With the viewing distance, I am wondering if there would be any noticable difference between 1080 and 720 resolution. We are not videophiles, and this is mainly being done for the fun of watching movies on the big screen in an area where the closest theatre is 45 minutes away.


The budget:
Heres' the biggest problem. Since this is the cottage, and we're only there 6 months of the year, and most of that just on weekends, I don't really want to spend more than $1000 on a projector. Maybe I'm dreaming, but I've seen a couple of options recently sub 1k. (Was looking at an Optomax HD20 on amazon this morning for 800$)

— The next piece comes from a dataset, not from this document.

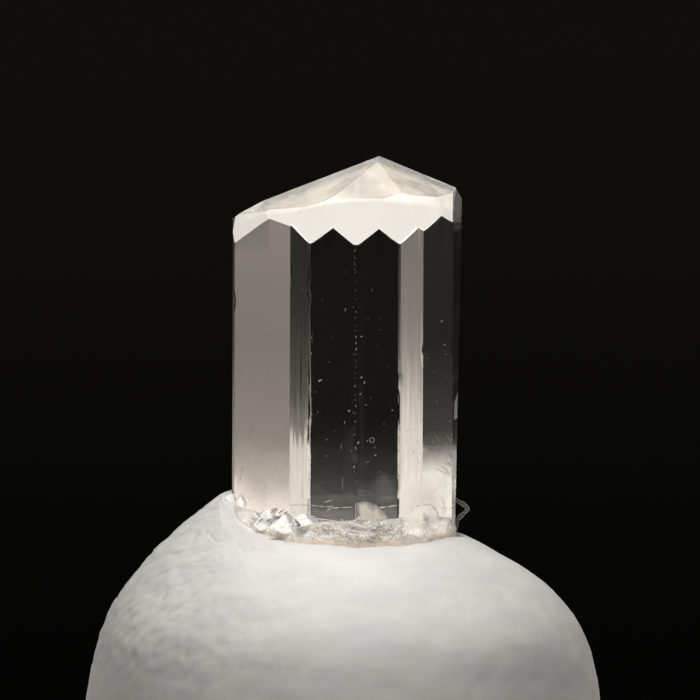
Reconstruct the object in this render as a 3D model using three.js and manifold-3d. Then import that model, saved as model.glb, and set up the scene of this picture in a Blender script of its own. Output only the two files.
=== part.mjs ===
// Phenakite crystal standing in a ball of white mounting putty.
// Millimetres, +Z up. The origin is the centre of the putty's flat underside.
// The viewer stands on the -Y side: azimuth 0 is that side, and +90 is the +X side.
import * as THREE from 'three';
import * as BufferGeometryUtils from 'three/addons/utils/BufferGeometryUtils.js';
import Module from 'manifold-3d';

const wasm = await Module();
wasm.setup();

// ---------------------------------------------------------------- driving dimensions
const SEAT_HEIGHT = 8.9;        // height of the crystal's seat above the putty's underside
const CRYSTAL_TOP = 9.8;        // how far the crystal's block reaches above the seat
const CRYSTAL_FOOT = -0.9;      // how deep its broken foot is pressed in below the seat
const CRYSTAL_X = 0.04;         // the crystal's axis at the seat, from the putty's centre
const CRYSTAL_LEAN = 0.2;       // degrees, towards +X
const CLEARANCE = 0.3;          // gap between the crystal and its socket

const PUTTY_RADIUS = 6.6;       // widest radius of the putty
const PUTTY_WAIST = 4.1;        // height of the widest part
const PUTTY_BASE_RADIUS = 4.6;  // radius of the flat underside
const PUTTY_RISE = 1.2;         // how much higher its shoulder is on one side
const PUTTY_RISE_SIDE = -115;   // azimuth of that side
const PUTTY_RISE_RADIUS = 2.9;  // the rise is full from this radius outwards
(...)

The projector is the main area that I am looking for a recommendation for. There probably aren't a lot of choices in my price range, but I thought it was worth asking. 
I would also be interested to hear any experiences with painting a screen onto the wall, and any tips and tricks I should consider. We were thinking of framing the screen with some sort of moulding. Would I be better off simply painting a black border?

Thanks for reading this long post. Look forward to hearing your thoughts


----------



## Alan Brown (Jun 7, 2006)

My advice is to forget front projection and get one of those big Mitsubishi DLP rear projection sets. Your room is too incompatible for decent imaging on a screen without spending extra money for one that is designed for seriously compromised viewing conditions. Save yourself all the extra work and disappointment involved in trying to implement a display format that isn't right for your room. You may not consider yourselves videophiles but you still know basically what a movie is supposed to look like. A poor quality image isn't any more impressive if you make it bigger. In fact, making it bigger can actually make it look worse in many cases.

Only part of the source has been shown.